La «enfermedad del scrolling». Imagen de jseliger2 / Flickr / CC.

La segunda idea viene implícita en el artículo, pero no se menciona expresamente: somos ejemplo y modelo para nuestros hijos. Aunque los adultos somos soberanos y responsables de nuestros actos, debemos tener en cuenta que nuestros hijos tenderán a imitarnos, y tanto sus comportamientos como su escala de valores se forjarán en gran medida en función de los nuestros. Difícilmente los niños desarrollarán una relación saludable con la tecnología si observan, algo que he podido ver en numerosas ocasiones, cómo su padre y su madre se pasan toda la cena familiar escrolleando como zombis.

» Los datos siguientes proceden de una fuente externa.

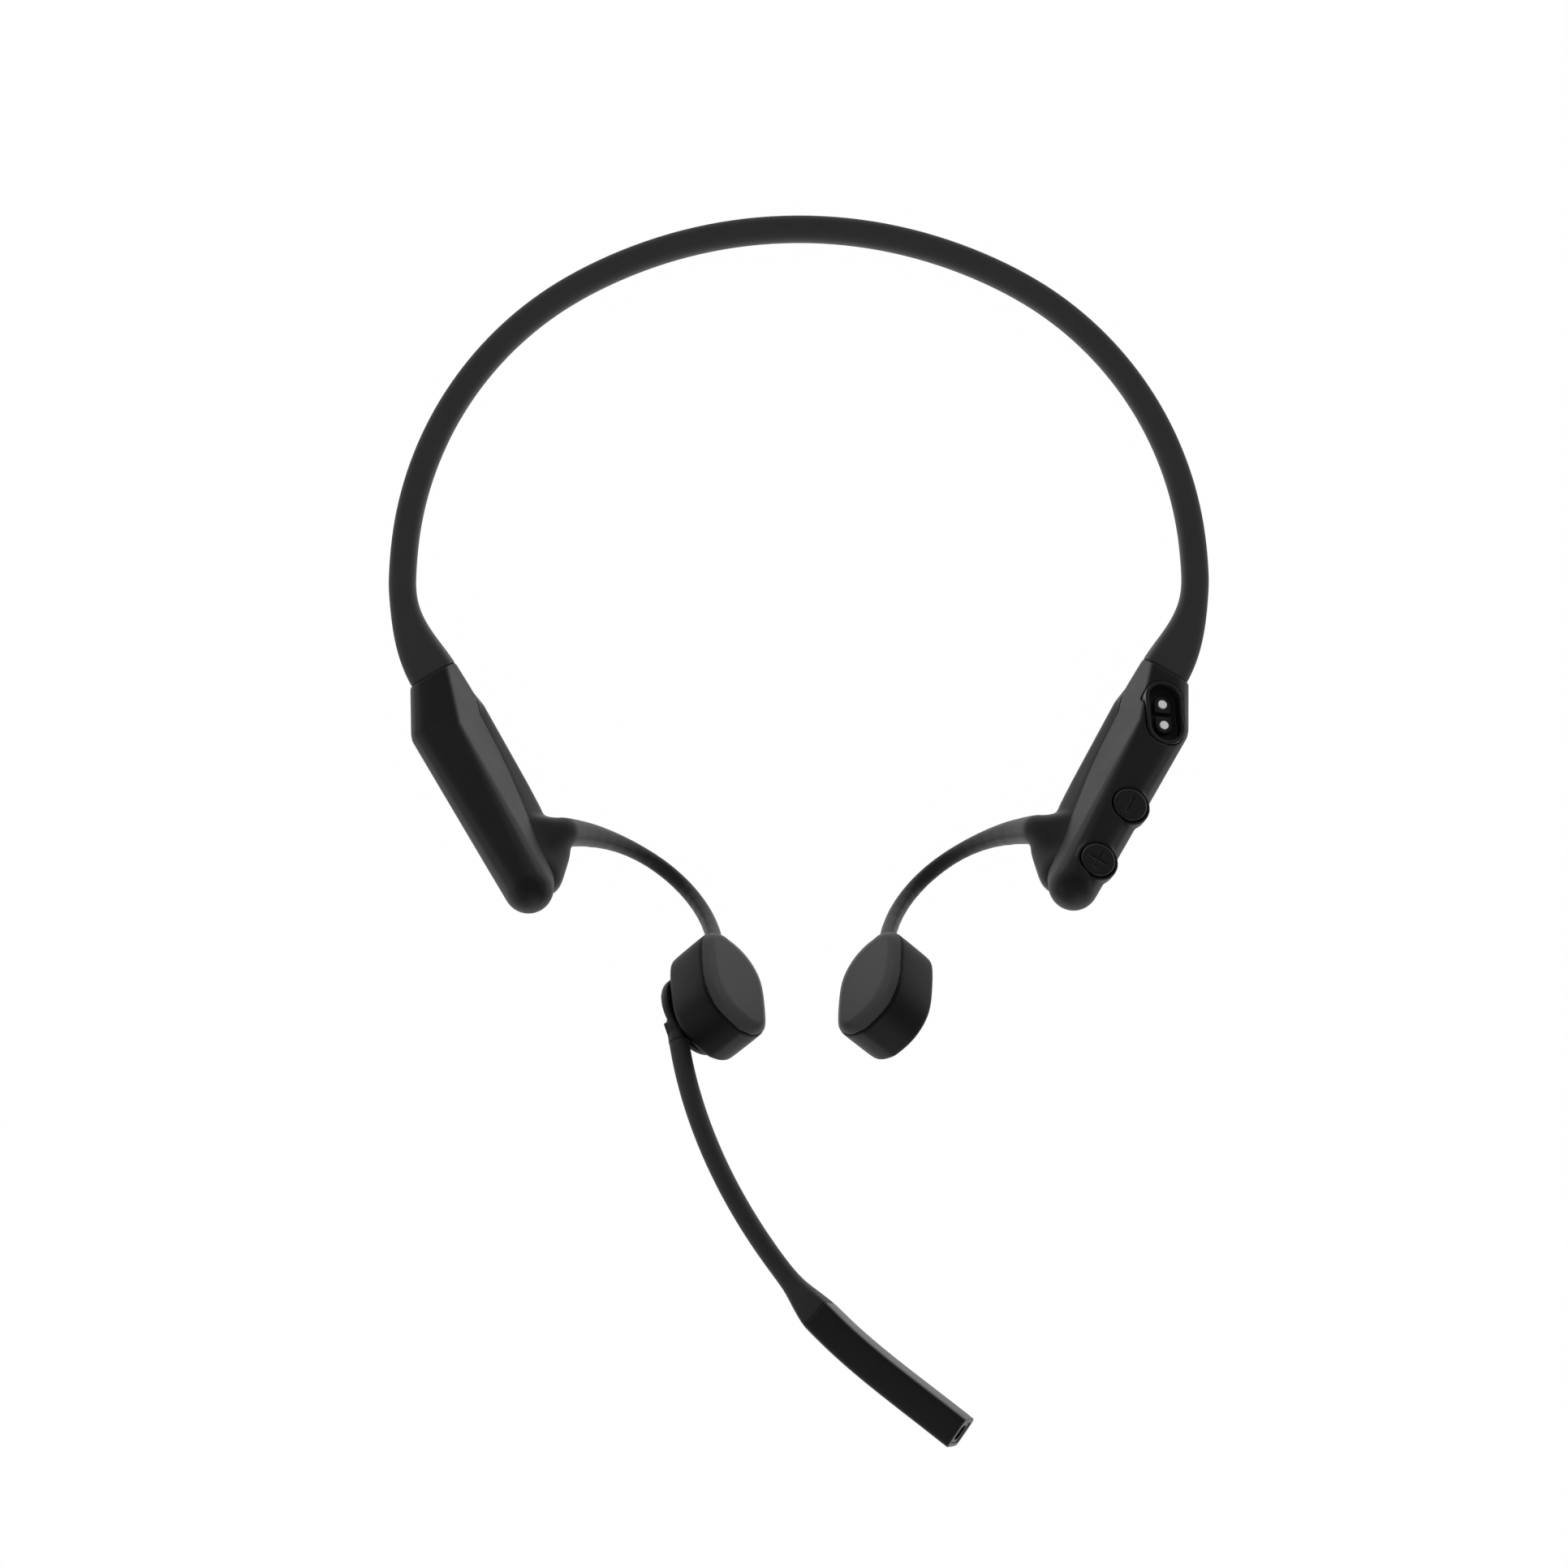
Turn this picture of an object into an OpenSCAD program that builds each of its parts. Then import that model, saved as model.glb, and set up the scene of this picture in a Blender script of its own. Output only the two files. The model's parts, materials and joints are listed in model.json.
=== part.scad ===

Les invito a leer el artículo completo; y si no dominan el inglés, esta traducción de Google es casi perfecta. Es increíble cómo los algoritmos de traducción automática están progresando desde aquellas primeras versiones macarrónicas hasta las de hoy, casi indistinguibles de una traducción humana. ¿Ven? La tecnología sirve si nos resuelve necesidades, como la de estar advertidos de sus riesgos.

Por mi parte y ante quienes me cantan las maravillas de la tecnología en la educación, pero me las cantan de oído, sin ser capaces de detallarme ninguna referencia concreta, desde ahora yo sí tendré una para ellos.